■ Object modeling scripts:
════════════════

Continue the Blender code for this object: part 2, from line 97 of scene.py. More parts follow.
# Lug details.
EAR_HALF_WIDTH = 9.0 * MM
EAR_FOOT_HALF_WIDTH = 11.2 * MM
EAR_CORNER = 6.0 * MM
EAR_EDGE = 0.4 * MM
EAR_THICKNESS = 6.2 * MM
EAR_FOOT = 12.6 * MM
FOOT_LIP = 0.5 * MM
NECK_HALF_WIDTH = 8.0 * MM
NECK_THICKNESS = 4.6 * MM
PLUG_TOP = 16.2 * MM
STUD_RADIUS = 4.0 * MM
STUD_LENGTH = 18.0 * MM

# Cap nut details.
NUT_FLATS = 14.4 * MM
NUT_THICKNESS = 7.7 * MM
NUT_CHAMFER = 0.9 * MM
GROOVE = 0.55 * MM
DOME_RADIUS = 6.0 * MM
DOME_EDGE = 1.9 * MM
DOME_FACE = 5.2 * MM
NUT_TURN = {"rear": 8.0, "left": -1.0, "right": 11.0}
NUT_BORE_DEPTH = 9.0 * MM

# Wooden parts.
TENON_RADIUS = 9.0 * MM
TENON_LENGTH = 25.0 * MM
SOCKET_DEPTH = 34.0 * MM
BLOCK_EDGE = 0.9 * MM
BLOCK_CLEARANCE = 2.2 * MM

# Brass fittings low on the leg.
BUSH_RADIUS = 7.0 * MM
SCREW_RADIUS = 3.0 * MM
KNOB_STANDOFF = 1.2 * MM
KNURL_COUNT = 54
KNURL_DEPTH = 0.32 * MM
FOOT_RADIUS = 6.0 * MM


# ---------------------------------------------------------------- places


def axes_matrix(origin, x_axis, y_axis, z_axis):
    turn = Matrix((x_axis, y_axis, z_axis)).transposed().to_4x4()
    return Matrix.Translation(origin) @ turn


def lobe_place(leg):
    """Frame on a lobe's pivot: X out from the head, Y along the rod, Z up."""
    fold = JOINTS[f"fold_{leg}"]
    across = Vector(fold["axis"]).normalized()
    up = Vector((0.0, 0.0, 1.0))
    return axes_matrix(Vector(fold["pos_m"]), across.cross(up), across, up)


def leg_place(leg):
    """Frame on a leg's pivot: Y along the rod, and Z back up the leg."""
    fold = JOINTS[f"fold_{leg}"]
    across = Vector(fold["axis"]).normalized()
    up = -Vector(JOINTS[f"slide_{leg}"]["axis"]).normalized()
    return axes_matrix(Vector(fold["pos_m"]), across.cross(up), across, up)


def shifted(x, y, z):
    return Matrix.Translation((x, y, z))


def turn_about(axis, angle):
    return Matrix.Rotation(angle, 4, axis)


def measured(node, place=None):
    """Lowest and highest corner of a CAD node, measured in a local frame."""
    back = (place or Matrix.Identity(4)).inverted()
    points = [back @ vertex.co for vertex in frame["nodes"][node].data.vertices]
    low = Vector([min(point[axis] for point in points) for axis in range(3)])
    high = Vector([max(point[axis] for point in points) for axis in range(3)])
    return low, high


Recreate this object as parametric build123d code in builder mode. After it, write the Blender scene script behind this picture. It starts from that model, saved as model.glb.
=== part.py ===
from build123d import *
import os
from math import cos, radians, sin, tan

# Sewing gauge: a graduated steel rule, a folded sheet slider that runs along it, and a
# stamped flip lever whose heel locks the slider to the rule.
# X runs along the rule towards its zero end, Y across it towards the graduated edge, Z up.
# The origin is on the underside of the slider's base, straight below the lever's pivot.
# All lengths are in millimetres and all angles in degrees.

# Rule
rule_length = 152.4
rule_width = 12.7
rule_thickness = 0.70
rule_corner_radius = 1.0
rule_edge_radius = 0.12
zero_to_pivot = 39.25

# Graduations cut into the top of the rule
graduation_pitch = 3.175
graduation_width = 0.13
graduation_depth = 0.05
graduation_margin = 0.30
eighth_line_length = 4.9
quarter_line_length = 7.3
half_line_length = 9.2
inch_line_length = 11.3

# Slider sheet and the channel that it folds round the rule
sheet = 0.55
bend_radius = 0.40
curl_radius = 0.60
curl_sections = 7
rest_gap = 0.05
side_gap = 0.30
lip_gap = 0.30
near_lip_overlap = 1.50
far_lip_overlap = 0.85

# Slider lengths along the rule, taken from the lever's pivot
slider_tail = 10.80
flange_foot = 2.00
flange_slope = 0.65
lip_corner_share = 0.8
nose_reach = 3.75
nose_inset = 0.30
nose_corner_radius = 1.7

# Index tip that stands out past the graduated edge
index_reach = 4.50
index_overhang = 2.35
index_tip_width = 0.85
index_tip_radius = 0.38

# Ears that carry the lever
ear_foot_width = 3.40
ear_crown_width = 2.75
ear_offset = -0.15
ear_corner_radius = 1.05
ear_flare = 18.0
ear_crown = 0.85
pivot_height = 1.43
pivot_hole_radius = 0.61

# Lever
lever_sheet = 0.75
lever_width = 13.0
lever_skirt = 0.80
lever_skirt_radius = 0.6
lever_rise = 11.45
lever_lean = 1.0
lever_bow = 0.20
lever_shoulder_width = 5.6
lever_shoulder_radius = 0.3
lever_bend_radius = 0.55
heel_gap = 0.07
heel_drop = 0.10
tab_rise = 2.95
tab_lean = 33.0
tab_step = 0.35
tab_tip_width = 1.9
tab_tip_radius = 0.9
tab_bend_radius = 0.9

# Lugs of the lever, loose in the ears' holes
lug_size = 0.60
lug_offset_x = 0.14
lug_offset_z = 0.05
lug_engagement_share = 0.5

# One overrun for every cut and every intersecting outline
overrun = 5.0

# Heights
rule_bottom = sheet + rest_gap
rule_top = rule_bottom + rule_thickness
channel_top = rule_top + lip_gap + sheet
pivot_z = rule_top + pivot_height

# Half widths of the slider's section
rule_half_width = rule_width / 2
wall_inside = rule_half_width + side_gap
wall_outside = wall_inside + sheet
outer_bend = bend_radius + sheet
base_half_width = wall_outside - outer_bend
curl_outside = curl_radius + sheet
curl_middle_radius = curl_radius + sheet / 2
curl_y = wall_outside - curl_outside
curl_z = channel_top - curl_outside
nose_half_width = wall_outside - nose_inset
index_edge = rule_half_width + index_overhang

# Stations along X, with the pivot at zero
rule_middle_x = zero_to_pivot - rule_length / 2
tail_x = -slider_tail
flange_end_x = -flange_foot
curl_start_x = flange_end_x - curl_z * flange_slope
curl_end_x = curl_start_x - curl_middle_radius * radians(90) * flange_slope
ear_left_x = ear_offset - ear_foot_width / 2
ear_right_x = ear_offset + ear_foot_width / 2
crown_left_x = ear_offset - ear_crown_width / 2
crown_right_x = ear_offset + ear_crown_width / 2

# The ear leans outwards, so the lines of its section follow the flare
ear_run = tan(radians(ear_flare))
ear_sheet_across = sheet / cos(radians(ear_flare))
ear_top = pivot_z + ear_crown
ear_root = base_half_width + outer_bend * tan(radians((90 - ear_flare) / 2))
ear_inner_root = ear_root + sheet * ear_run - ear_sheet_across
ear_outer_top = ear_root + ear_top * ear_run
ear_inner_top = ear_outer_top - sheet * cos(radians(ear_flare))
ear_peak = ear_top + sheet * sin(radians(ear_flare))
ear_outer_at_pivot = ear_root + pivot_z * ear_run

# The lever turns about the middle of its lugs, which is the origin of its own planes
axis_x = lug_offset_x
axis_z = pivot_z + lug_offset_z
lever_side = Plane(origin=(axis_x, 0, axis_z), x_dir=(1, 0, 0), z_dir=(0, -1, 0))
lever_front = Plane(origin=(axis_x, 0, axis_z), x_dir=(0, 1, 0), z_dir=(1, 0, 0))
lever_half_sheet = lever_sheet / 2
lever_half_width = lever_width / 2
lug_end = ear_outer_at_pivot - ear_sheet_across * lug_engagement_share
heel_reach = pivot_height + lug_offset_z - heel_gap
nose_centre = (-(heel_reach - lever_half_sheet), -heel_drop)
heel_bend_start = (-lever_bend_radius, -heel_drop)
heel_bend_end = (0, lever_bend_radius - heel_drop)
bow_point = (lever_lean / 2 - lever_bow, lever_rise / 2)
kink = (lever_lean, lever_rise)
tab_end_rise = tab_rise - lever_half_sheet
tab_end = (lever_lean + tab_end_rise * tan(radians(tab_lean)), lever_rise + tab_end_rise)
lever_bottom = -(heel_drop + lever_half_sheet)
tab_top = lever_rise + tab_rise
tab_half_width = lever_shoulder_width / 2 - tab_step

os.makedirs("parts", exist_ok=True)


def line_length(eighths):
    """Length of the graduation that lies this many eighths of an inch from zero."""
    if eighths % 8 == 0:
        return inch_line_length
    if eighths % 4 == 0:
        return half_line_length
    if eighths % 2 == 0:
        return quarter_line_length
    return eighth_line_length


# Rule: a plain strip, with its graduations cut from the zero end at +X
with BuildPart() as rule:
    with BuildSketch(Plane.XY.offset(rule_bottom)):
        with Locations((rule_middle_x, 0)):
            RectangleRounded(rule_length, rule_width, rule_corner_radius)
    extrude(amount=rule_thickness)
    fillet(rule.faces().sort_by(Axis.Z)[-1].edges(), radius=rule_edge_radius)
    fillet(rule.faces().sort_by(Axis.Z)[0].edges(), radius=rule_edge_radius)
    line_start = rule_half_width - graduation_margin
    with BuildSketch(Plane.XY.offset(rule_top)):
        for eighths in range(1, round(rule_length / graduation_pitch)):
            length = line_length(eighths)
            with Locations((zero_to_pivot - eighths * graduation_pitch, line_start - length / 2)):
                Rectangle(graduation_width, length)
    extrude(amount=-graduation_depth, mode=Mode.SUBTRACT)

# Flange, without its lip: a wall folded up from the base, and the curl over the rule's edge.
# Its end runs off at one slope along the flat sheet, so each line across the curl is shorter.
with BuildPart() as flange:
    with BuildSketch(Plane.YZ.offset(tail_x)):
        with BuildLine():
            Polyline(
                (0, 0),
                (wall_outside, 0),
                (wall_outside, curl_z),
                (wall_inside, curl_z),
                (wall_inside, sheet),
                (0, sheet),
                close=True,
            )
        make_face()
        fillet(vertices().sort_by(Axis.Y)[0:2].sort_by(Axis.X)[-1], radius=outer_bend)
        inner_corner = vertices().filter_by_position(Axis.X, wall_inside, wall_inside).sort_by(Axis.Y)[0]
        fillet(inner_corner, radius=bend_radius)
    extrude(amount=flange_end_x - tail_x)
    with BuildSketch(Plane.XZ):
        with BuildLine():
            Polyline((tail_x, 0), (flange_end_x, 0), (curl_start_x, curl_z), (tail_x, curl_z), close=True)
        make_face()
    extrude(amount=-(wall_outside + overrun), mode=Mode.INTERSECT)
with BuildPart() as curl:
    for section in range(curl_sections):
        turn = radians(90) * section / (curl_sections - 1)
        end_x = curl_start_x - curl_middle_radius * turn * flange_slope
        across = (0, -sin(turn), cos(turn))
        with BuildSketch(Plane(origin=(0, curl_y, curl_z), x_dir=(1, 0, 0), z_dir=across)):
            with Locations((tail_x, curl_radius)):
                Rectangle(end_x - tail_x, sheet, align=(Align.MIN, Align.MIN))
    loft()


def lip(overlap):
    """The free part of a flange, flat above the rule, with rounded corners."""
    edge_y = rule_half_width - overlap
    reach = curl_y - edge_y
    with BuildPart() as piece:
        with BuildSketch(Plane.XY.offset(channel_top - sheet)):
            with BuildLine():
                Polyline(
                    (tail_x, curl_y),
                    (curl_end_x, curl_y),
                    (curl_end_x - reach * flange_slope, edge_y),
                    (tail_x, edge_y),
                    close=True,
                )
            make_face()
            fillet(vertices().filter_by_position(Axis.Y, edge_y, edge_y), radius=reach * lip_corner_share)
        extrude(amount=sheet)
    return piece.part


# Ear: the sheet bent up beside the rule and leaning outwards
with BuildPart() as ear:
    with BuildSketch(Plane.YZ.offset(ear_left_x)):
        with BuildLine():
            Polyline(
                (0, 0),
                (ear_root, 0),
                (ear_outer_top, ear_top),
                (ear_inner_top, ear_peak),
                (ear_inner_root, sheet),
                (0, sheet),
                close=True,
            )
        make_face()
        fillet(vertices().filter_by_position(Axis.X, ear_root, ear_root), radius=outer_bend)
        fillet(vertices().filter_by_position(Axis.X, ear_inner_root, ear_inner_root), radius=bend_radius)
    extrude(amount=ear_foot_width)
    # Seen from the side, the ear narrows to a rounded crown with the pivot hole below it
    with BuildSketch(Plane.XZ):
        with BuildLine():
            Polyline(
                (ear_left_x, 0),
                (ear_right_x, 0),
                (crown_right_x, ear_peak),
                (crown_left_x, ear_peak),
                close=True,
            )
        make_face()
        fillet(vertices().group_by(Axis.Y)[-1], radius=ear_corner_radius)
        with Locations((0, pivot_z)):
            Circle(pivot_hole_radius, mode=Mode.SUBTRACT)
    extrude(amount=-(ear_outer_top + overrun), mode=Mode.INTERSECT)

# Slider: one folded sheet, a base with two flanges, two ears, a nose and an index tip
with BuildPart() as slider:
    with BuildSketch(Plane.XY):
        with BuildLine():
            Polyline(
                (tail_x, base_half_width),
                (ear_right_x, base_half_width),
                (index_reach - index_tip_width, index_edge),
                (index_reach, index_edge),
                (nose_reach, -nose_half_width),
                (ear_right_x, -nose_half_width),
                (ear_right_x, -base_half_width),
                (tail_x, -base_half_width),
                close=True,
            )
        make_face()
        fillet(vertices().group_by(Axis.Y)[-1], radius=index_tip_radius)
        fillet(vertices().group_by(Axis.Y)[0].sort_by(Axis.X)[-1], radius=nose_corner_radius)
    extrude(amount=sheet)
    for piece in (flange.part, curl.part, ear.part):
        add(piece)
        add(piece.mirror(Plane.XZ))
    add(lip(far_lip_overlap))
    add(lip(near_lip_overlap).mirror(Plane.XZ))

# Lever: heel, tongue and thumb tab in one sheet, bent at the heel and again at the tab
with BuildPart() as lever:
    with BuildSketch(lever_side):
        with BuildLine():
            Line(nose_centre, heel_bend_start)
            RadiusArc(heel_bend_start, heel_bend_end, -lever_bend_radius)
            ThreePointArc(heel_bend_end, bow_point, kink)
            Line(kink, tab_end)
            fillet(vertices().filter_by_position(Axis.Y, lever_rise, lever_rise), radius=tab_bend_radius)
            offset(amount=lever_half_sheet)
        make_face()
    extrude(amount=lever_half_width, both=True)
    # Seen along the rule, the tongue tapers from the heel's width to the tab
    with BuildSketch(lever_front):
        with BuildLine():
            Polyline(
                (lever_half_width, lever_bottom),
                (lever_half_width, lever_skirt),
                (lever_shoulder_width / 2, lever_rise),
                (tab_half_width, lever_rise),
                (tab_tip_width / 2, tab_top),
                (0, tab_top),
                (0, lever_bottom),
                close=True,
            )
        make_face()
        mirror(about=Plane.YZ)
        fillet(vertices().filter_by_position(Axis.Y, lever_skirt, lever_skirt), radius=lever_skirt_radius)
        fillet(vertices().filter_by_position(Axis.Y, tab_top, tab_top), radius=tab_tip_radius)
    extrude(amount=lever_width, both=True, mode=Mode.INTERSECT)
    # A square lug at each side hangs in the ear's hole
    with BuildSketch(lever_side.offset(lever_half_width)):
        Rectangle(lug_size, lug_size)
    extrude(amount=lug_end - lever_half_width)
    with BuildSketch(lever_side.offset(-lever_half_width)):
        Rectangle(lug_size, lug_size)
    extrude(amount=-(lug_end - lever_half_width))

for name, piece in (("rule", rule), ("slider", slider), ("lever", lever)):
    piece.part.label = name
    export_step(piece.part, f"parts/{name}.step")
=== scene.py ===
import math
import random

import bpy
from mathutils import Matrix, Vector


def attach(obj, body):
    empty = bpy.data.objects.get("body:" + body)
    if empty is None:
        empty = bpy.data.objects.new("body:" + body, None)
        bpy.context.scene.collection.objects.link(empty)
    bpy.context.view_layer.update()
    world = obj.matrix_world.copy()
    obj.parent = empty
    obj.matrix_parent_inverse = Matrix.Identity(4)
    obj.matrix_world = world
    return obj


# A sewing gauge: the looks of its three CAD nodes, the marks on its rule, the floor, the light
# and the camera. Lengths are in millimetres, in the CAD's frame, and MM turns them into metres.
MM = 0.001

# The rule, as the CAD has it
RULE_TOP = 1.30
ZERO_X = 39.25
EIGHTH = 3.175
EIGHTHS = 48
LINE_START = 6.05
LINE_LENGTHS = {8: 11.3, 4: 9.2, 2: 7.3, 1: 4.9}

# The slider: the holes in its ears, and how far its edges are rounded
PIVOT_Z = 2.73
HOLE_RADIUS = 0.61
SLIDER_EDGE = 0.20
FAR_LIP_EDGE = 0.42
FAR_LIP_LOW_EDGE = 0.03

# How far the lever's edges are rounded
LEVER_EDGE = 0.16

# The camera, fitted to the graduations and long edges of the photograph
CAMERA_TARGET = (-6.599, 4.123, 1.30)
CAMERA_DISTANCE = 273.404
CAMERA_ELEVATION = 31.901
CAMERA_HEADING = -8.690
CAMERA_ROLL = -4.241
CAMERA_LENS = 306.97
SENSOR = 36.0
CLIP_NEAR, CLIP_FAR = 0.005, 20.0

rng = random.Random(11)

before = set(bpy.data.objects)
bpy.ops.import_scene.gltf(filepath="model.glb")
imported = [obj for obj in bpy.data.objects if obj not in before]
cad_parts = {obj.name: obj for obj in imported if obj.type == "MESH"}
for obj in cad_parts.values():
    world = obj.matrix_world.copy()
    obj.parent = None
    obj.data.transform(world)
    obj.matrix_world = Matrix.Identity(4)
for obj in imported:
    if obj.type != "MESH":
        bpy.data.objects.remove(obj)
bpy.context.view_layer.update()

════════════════

■ REQUEST:
Return exactly the lines from the beginning of the data above through the one containing "STUD_LENGTH = 18.0 * MM", please. Include both end lines and add nothing else.

■ WRITTEN SOLUTION:
Continue the Blender code for this object: part 2, from line 97 of scene.py. More parts follow.
# Lug details.
EAR_HALF_WIDTH = 9.0 * MM
EAR_FOOT_HALF_WIDTH = 11.2 * MM
EAR_CORNER = 6.0 * MM
EAR_EDGE = 0.4 * MM
EAR_THICKNESS = 6.2 * MM
EAR_FOOT = 12.6 * MM
FOOT_LIP = 0.5 * MM
NECK_HALF_WIDTH = 8.0 * MM
NECK_THICKNESS = 4.6 * MM
PLUG_TOP = 16.2 * MM
STUD_RADIUS = 4.0 * MM
STUD_LENGTH = 18.0 * MM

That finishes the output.